The world of software security and the world of cryptographic security are vastly different, and established laws in one do not necessarily apply to the other. This includes such important mottos as "complexity is the enemy of security". The only similarity between software security and cryptographic security is that crypto is typically implemented in software. Implementations may be more insecure as they get more complex (compare libnss to libsodium), but the algorithms behind them do not follow the same rules.

In addition, some examples which you claimed as being more complex and thus potentially less secure are actually the most secure. It is based on formally proven mathematical models, not just assumed hardness problems. Regardless of development of new attacks, it is thus always possible for GCM to promise an acceptable minimum level of integrity for a given secure cipher. It being complex says nothing about something as irrelevant as the security of universal hashes over binary Galois fields (which GHASH, used by GCM, is based on).

Use only what you need

If you're trying to decide how many primitives a cryptosystem needs, you're already doing it wrong. In cryptography, you should only use what you absolutely need. Not because extra complexity makes you more vulnerable, but because a system that is designed well does not need more than the situation calls for. This is why cryptographers design ciphers with typically only 128 to 256 bits, rather than something crazy like a megabit. Is a keyspace of 2^10^6 bigger than 2^256? Absolutely, but anyone proposing seriously using or designing a megabit cipher would be laughed at. The same applies to primitives used in cryptosystems. Use what you need, since using extra only demonstrates a lack of understanding of the fundamentals of cryptography.

For example, if you have a need to authenticate data, you need to use authenticated crypto, like ChaCha20-poly1305 or AES-GCM, or an HMAC. If you have no need for authentication (say, because you only care about confidentiality of data-at-rest and nothing more), then don't use authentication. If you don't need it, GCM or poly1305 will only make your implementation more bloated and slower. If you do need it, then absolutely do not forgo it for simplicity. Hell, if you only need to encrypt a single block, and with a unique key, using ECB as the mode of operation is totally fine!

But what do you need? (Obligatory warning)

If you're asking yourself this for a serious project, as opposed to just for education or fun, stop. Use a popular crypto library. The choice of primitives depends on many factors. While the hardness that is the core of each primitive is undisputed, the precise implementation details lead to a lot of gotchas. DSA for example is quite secure, relying on the hardness of the discrete log problem, but it requires a random value, k, for each signature, and if k is in any way predictable or repeated, the algorithm fails catastrophically, revealing your private key. EdDSA on the other hand is based on the same principal, but it is entirely deterministic and requires no randomness to perform signing operations.

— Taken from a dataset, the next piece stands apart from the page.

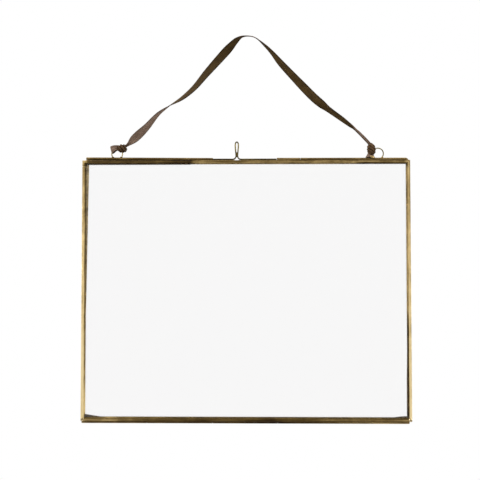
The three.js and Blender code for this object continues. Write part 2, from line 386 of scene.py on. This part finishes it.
# The patina of each strip: stops of distance along it, 0 to 1, and tone
STRIP_TONES = {
    "top": {
        "outer": [
            (0.01, 0.48), (0.02, 0.92), (0.33, 0.95), (0.34, 0.63),
            (0.75, 0.62), (0.98, 0.7), (0.99, 0.48),
        ],
        "middle": [
            (0.01, 0.42), (0.02, 0.72), (0.33, 0.78), (0.34, 0.56),
            (0.83, 0.49), (0.98, 0.58), (0.99, 0.38),
        ],
        "inner": [
            (0.01, 0.8), (0.06, 0.78), (0.33, 0.95), (0.34, 0.55),
            (0.83, 0.52), (0.86, 0.9), (0.96, 0.65),
        ],
    },
    "bottom": {
        "outer": [
            (0.0, 0.5), (0.03, 0.6), (0.15, 0.7), (0.3, 0.78),
            (0.6, 0.8), (0.8, 0.72), (0.93, 0.6),
        ],
        "middle": [
            (0.0, 0.4), (0.03, 0.45), (0.12, 0.63), (0.3, 0.73),
            (0.55, 0.76), (0.8, 0.66), (0.93, 0.57),
        ],
        "inner": [(0.0, 0.6), (0.03, 0.64), (0.15, 0.66), (0.3, 0.78), (0.8, 0.77), (1.0, 0.8)],
    },
    "left": {
        "outer": [(0.0, 0.02), (0.25, 0.05), (0.5, 0.25), (0.75, 0.38), (1.0, 0.5)],
        "middle": [(0.0, 0.05), (0.25, 0.0), (0.5, 0.26), (0.75, 0.36), (1.0, 0.44)],
        "inner": [(0.0, 0.25), (0.15, 0.6), (0.5, 0.85), (0.75, 0.8), (1.0, 0.88)],
    },
    "right": {
        "outer": [(0.0, 0.1), (0.25, 0.28), (0.5, 0.26), (0.75, 0.45), (1.0, 0.5)],
        "middle": [(0.0, 0.0), (0.25, 0.0), (0.5, 0.18), (0.75, 0.3), (1.0, 0.37)],
        "inner": [(0.0, 0.95), (0.3, 0.85), (0.5, 0.5), (0.75, 0.5), (1.0, 0.55)],
    },
}


def dress_channels():
    across = (0, PANEL_LEFT, PANEL_RIGHT)
    up = (2, PANEL_BOTTOM, SEAM_Z)
    # Each strip's axis and ends, and where its inner edge's tone begins
    runs = {"top": (across, 0.15), "bottom": (across, 0.15), "left": (up, 0.55), "right": (up, 0.4)}
    for edge, ((axis, low, high), inner_start) in runs.items():
        tones = STRIP_TONES[edge]
        material = strip_brass(f"brass_{edge}", axis, low, high, **tones, inner_start=inner_start)
        for panel in ("front", "back"):
            dress(f"{panel}_{edge}_channel", material, CHANNEL_EDGE)


def barrel_lift(x):
    """How far the left barrel, fitted a little askew, stands above its drawn place at x."""
    rise = 0.7 * MM
    return rise * (LEFT_BARREL_HIGH.x - x) / (LEFT_BARREL_HIGH.x - LEFT_BARREL_LOW.x)


def askew_barrel(material):
    """The left barrel as it was fitted, its outer end a little high, over a line of filler."""
    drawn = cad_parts["left_bolt_barrel"]
    piece = bpy.data.objects.new("left_barrel", drawn.data.copy())
    piece.data.transform(drawn.matrix_world)
    for vertex in piece.data.vertices:
        vertex.co.z += barrel_lift(vertex.co.x)
    bpy.context.scene.collection.objects.link(piece)
    smooth_metal(piece, material, BARREL_EDGE)
    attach(piece, "back_panel")
    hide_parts("left_bolt_barrel")
    brass = round_brass("brass_filler", [(0.0, 0.45), (0.3, 0.52)])
    left, right = LEFT_BARREL_LOW.x + 1 * MM, LEFT_BARREL_HIGH.x
    bottom = PANEL_TOP - 0.1 * MM
    lifted = BARREL_Z + barrel_lift(left)
    outline = [(left, bottom), (right, bottom), (right, BARREL_Z), (left, lifted)]
    slab("left_barrel_filler", outline, -0.15 * MM, 0.6 * MM, brass)


def dress_barrels():
    top_tone = [
        (0.0, 0.6), (0.05, 0.7), (0.3, 0.74), (0.35, 0.6), (0.6, 0.64), (0.82, 0.67), (0.92, 0.6),
    ]
    low_tone = [
        (0.0, 0.56), (0.15, 0.67), (0.35, 0.8), (0.6, 0.88), (0.77, 0.66), (0.88, 0.52), (1.0, 0.55),
    ]
    top = round_brass("brass_top_barrel", top_tone)
    low = round_brass("brass_hinge_barrel", low_tone)
    askew_barrel(top)
    for node in ("keeper_barrel", "right_bolt_barrel"):
        dress(node, top, BARREL_EDGE)
    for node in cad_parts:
        if "hinge_knuckle" in node or node == "hinge_pin":
            dress(node, low, BARREL_EDGE)


def wire_brass(name, axis, low, high, tone):
    shader = new_shader(name)
    place = shader.object_place()
    streaks = shader.noise(place, [WIRE_STREAK_ALONG, STREAK_ACROSS, STREAK_ACROSS], detail=4.0)
    patches = shader.noise(place, ROUND_PATCHES, detail=4.0, roughness=0.65)
    base = tone_along(shader, place, axis, low, high, tone)
    return rubbed_brass(shader, place, base, streaks, patches, WIRE_COLOURS)


def dress_wires():
    """The rings, the left one more rubbed, and the latch wire, which is dark at its neck and feet."""
    rings = wire_brass("ring_wire", 0, PANEL_LEFT, PANEL_RIGHT, [(0.0, 0.5), (1.0, 0.62)])
    for node in ("left_ring", "right_ring"):
        dress(node, rings, WIRE_EDGE)
    low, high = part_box("latch_wire")
    tone = [(0.0, 0.85), (0.4, 0.8), (0.55, 0.6), (0.85, 0.6), (0.95, 0.78)]
    latch = wire_brass("latch_wire_brass", 2, low.z, high.z, tone)
    dress("latch_wire", latch, WIRE_EDGE)


def dress_glass():
    glass = clear_glass()
    for node in ("front_glass", "back_glass"):
        dress(node, glass, PANE_EDGE)


# ---------------------------------------------------------------- dirt and fillers round the panes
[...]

If you don't know what you need, here are a few "hard to go wrong" options. If you want to use current and secure algorithms. These are all very fast, and quite secure:

  • ChaCha20 for encryption. It is uses add-rotate-xor internally and is very fast in software.

  • Poly1305 for authentication. It has a proven security model and can be plugged in to any symmetric cipher.

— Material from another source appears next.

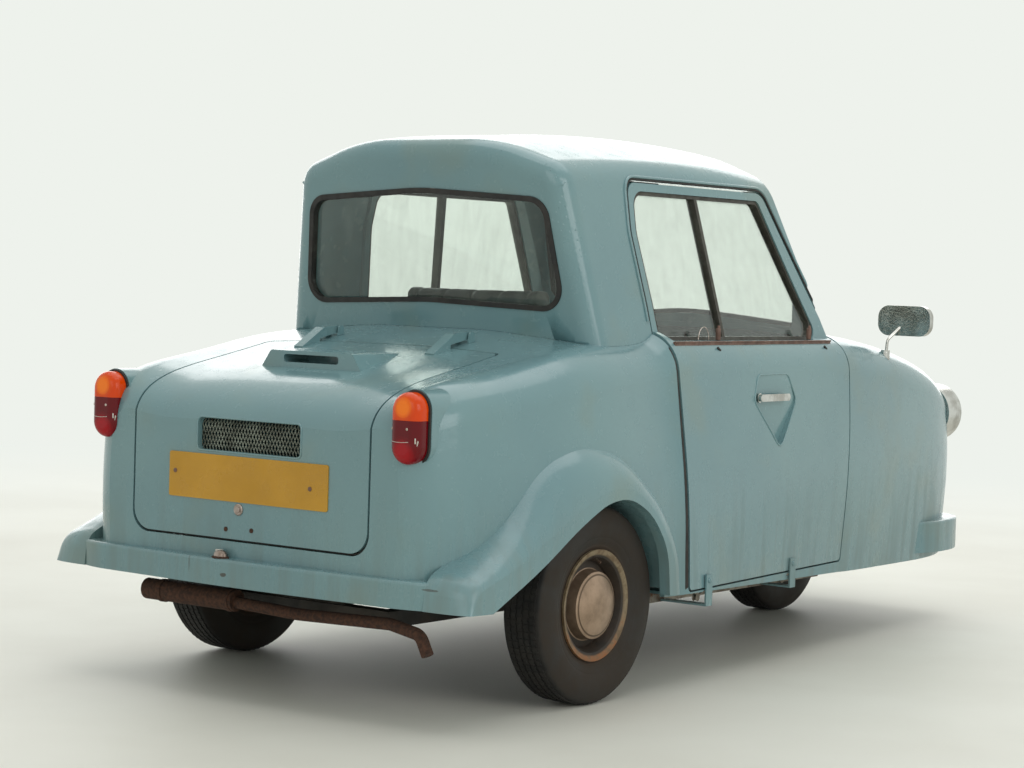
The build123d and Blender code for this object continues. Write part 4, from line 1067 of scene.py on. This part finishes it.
def make_grille():
    """Expanded metal behind the lid's opening, following the inside of the lid."""
    low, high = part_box("grille_mesh")
    tree, identifiers, sizes = grille_tree()
    cell_long, cell_short = sizes["Cell long"], sizes["Cell short"]
    mesh = grown_from("grille", bpy.data.meshes.new("grille"), tree, identifiers, {
        "Finish": FINISHES["mesh_steel"],
        "Strands": int((high.x - low.x - cell_short) / (cell_short / 2)),
        "Cells": int((high.z - low.z) / cell_long),
    })
    lid = surface("engine_lid")
    inside_y, edge_clear, side_clear, under_lid = 1.30, 0.001, 0.003, 0.0018
    middle_z = (low.z + high.z) / 2
    side_x = high.x - side_clear
    for vertex in mesh.vertices:
        along, deep, across = vertex.co
        z = min(max(along + middle_z, low.z + edge_clear), high.z - edge_clear)
        hit = ray_hit(lid, (side_x, inside_y, z), Y_AXIS)[0]
        back = hit.y if hit is not None else high.y
        vertex.co = (across, deep + back - under_lid, z)
    fit("grille_expanded", smoothed(mesh, 30), "mesh_steel", "lid", ("grille_mesh",))


def tread_block():
    """One link of a zigzag rib, lying along Y with its face up at height zero."""
    wide, long, bend, deep = 0.0128, 0.0172, 0.0032, 0.005
    plan = ((-wide / 2, -long / 2), (wide / 2, -long / 2), (wide / 2 + bend, 0), (wide / 2, long / 2),
            (-wide / 2, long / 2), (-wide / 2 + bend, 0))
    vertices = [(x - bend / 2, y, z) for z in (0, -deep) for x, y in plan]
    faces = [(0, 1, 2, 5), (5, 2, 3, 4), (6, 11, 8, 7), (11, 10, 9, 8)]
    faces += [(i, (i + 1) % 6, (i + 1) % 6 + 6, i + 6) for i in range(6)]
    return mesh_of("tread_block", vertices, faces)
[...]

  • x25519 for key exchange. It uses ECDH over curve25519, and uses nothing-up-my-sleeve values (modulo p = 2^255+19).

  • Ed25519 for signatures. It boasts quite a few security benefits such as side-channel resistance. It uses EdDSA with curve25519.

  • BLAKE2 for hashing. It's not particularly special, but it's secure and is based on well-regarded security features of the SHA2 family.

  • ChaCha20-based CSPRNG for randomness. As long as you have a strong seed, any plaintext you throw at it will give you cryptographically secure randomness.

If, on the other hand, you need to use NIST crypto (for example due to regulations, because your marketing department really wants to use the term "military grade", or just because you don't like DJB):

  • AES for encryption. It has been around for a long time and shows no signs of going away. Fast hardware implementations are common.

  • GCM for authentication. Like poly1305, it has a proven security model, though it's a bit tricky to implement safely (another reason why you should use a crypto library).

  • NIST P-256 for key exchange. While it uses sketchy values internally, it's just about the only strong, standardized key exchange technique.

  • RSA for signatures. It is old and well established.

  • SHA2 for hashing. Use whatever member of the SHA2 family that provides the necessary digest size or collision resistance that you need.

  • SP 800-90a revision 1 for randomness. It includes a set of DRBGs (Deterministic Random Bit Generators), of which Hash_DRBG and HMAC_DRBG are considered the least controversial. Revision 1 simply removes the NSA backdoored Dual_EC_DRBG from the list.

If you simply need to use a library, go with libsodium. It is popular and uses plenty of DJB crypto, and is designed to be easy to use. Crytography is hard, and is really the only field where appeal to authority is a virtue, not a vice.